Pernah dengar istilah pepadun, peppadun, pepadon, atau pupadon? Apapun penyebutannya, semuanya merujuk pada satu hal: singgasana kebesaran. Bukan sembarang kursi, tapi ini adalah lambang kekuasaan para raja, datu, suttan, pun, sampai ratu di tiap wilayah adat di Lampung. Warisan turun-temurun ini melewati garis ayah (patrilineal) dan dipercaya sudah ada sejak zaman batu—jauh sebelum masuknya Islam dan penjajah ke tanah Lampung.
Dulu, setiap kampung cuma punya satu pepadun. Artinya? Cuma ada satu pemimpin utama di sana. Tapi semuanya berubah ketika pengaruh luar mulai masuk, terutama dari Banten. Meski Banten bukan pembawa Islam pertama di Lampung, mereka ikut memengaruhi sistem kepemimpinan di sini. Dari yang awalnya eksklusif turun-temurun, berubah jadi lebih terbuka. Siapa pun yang punya kedudukan ekonomi kuat bisa ikut memiliki pepadun. Ini dianggap sebagai bentuk penghormatan dan pengakuan dari Kesultanan Banten kepada tokoh-tokoh adat Lampung.
Sayangnya, saat Belanda datang, mereka melihat celah di sini. Politik adu domba pun dimainkan.

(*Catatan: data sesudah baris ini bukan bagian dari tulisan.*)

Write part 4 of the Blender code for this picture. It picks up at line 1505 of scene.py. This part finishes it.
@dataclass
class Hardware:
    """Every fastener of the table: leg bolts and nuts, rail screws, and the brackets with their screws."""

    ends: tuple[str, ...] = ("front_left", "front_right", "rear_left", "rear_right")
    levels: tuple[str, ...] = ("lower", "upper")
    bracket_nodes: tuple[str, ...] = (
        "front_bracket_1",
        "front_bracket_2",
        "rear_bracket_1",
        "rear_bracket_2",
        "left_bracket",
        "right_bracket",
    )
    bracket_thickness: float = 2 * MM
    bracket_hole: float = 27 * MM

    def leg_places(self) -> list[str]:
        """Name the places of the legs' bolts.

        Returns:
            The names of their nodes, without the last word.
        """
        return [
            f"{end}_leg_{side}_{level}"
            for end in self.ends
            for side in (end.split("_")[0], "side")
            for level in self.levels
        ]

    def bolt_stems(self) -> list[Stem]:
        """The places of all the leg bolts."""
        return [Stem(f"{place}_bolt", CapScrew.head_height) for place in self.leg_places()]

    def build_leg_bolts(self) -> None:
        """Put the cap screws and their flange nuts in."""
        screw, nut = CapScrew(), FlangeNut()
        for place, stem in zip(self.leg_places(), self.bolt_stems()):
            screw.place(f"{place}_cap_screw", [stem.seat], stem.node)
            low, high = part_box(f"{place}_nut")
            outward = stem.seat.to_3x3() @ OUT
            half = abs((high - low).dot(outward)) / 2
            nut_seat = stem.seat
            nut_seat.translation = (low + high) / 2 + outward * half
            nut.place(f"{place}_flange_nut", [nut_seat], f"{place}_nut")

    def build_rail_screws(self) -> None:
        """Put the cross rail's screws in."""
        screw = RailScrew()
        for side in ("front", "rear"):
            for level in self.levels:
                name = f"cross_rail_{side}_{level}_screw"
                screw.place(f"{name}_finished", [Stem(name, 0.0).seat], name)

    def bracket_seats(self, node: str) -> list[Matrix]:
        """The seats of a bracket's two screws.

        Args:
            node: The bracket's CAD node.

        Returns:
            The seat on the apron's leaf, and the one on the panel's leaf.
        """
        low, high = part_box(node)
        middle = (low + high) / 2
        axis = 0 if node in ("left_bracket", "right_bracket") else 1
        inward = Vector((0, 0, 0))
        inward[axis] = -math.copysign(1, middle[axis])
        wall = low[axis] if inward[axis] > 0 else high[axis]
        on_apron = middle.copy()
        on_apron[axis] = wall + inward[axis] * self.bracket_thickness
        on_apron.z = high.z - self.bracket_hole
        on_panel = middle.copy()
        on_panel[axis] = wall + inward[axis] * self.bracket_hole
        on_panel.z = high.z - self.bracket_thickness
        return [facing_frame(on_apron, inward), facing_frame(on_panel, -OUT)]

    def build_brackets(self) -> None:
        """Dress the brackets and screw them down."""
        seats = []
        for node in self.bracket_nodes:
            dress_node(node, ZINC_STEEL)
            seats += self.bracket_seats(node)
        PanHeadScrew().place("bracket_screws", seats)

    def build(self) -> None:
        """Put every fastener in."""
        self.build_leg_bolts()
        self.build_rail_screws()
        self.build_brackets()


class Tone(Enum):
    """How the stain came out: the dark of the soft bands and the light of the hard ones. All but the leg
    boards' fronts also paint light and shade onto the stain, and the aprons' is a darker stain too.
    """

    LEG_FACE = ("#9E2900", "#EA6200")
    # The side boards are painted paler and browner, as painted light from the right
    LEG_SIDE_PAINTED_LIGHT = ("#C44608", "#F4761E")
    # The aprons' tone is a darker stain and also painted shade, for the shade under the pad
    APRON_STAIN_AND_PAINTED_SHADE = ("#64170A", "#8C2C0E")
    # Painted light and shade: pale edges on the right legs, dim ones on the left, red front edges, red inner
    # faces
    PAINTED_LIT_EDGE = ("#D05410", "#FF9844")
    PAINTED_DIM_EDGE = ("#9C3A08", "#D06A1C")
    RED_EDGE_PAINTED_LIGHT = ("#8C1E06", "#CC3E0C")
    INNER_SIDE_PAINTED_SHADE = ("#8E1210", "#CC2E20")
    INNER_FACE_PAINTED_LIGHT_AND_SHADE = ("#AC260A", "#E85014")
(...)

Mereka pecah-belah kekuatan lokal dengan membiarkan banyak pepadun bermunculan, demi melemahkan solidaritas adat Lampung.
Tapi bukan hanya soal kekuasaan, pepadun juga bagian dari budaya megah. Untuk bisa naik tahta, seseorang harus menyelenggarakan ritual besar yang makan waktu, tenaga, dan biaya luar biasa. Ada pesta adat, festival, bahkan pengorbanan kerbau. Inilah kenapa pepadun jadi pusat dari tradisi adat terbesar di Lampung.
Kalau kamu perhatikan, di bagian sandaran pepadun—yang disebut sesako atau sasako—terpahat motif-motif seperti manusia, makara, naga, gajah, dan makhluk simbolis lainnya. Ini bukti bahwa budaya pepadun berasal dari masa pra-Islam, atau setidaknya dari era klasik awal Sumatera. Motif manusia biasanya melambangkan arwah leluhur yang menjaga singgasana. Sementara naga, menggambarkan kebijaksanaan dan kepemimpinan pemilik tahta.
Yang menarik lagi, bentuk pepadun mirip dengan tempat duduk arca-arca raja dan ratu di masa Mataram kuno. Tradisi ini masih hidup sampai sekarang lewat upacara adat bernama cakak pepadun—ritual naik tahta bagi mereka yang mewarisi gelar dan tanggung jawab adat.